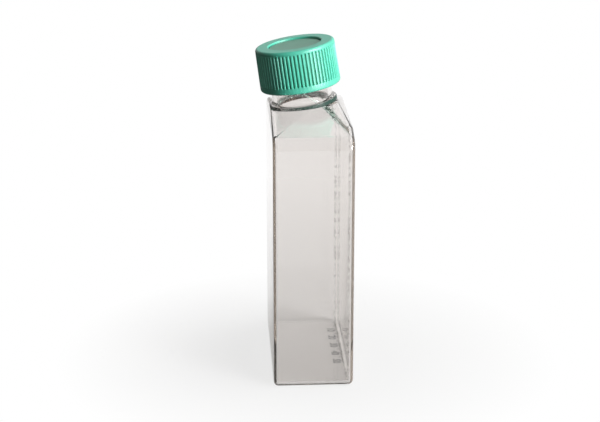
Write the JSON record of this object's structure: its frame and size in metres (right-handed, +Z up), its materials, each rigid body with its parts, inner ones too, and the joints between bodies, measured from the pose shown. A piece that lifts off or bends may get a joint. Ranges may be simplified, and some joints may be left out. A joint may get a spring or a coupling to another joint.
{
  "type": "cell culture flask",
  "caption": "Clear rectangular cell culture flask standing on end, with sloping shoulders, a leaning threaded neck and a ribbed green screw cap with a plug seal.",
  "frame": {"origin": "centre of the flat base end, the face that the standing flask rests on", "axes": "+Z up along the flask's length towards the neck, +X through its thickness towards the growth face, Y across its width; the neck leans towards -X"},
  "size_m": [0.0427, 0.084, 0.155],
  "materials": {
    "clear_polystyrene": "clear and glossy",
    "growth_face_polystyrene": "clear and glossy",
    "seal_plastic": "satin, moulded",
    "cap_plastic": "satin, moulded, fine vertical ribs"
  },
  "bodies": {
    "flask": {"flask_shell": "clear_polystyrene", "growth_plate": "growth_face_polystyrene"},
    "seal": {"plug_seal": "seal_plastic"},
    "cap": {"screw_cap": "cap_plastic"}
  },
  "joints": [
    {"name": "cap_turn", "type": "hinge", "parent": "seal", "child": "cap", "pos_m": [-0.00257, 0, 0.1255], "axis": [-0.1478, 0, 0.989], "range_deg": [0, 540]},
    {"name": "cap_rise", "type": "slide", "parent": "flask", "child": "seal", "axis": [-0.1478, 0, 0.989], "range_m": [0, 0.006]}
  ],
  "couplings": [
    {"joint": "cap_rise", "follows": "cap_turn", "m_per_rad": 0.00063662}
  ]
}
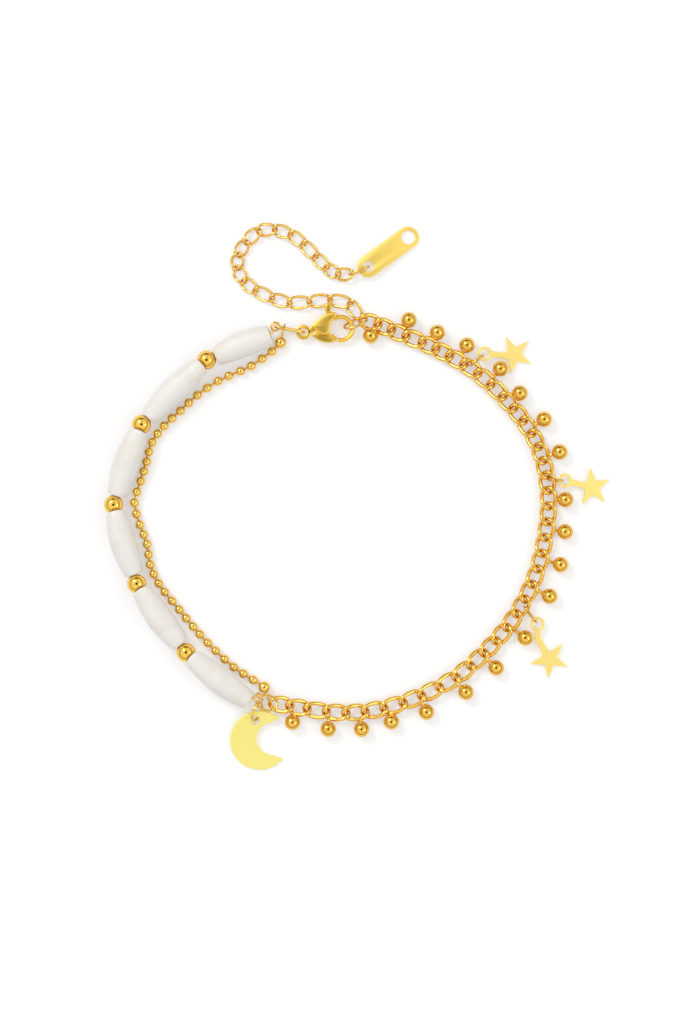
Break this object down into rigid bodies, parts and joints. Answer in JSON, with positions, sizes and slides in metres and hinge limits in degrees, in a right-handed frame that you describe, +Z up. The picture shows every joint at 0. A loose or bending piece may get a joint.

□ □ □ □ □

WHAT THE EXERCISE ASKS:
The word "parts" may appear on some lines. Report how many lines hold it, giving the number alone.

TASK SOLUTION:
2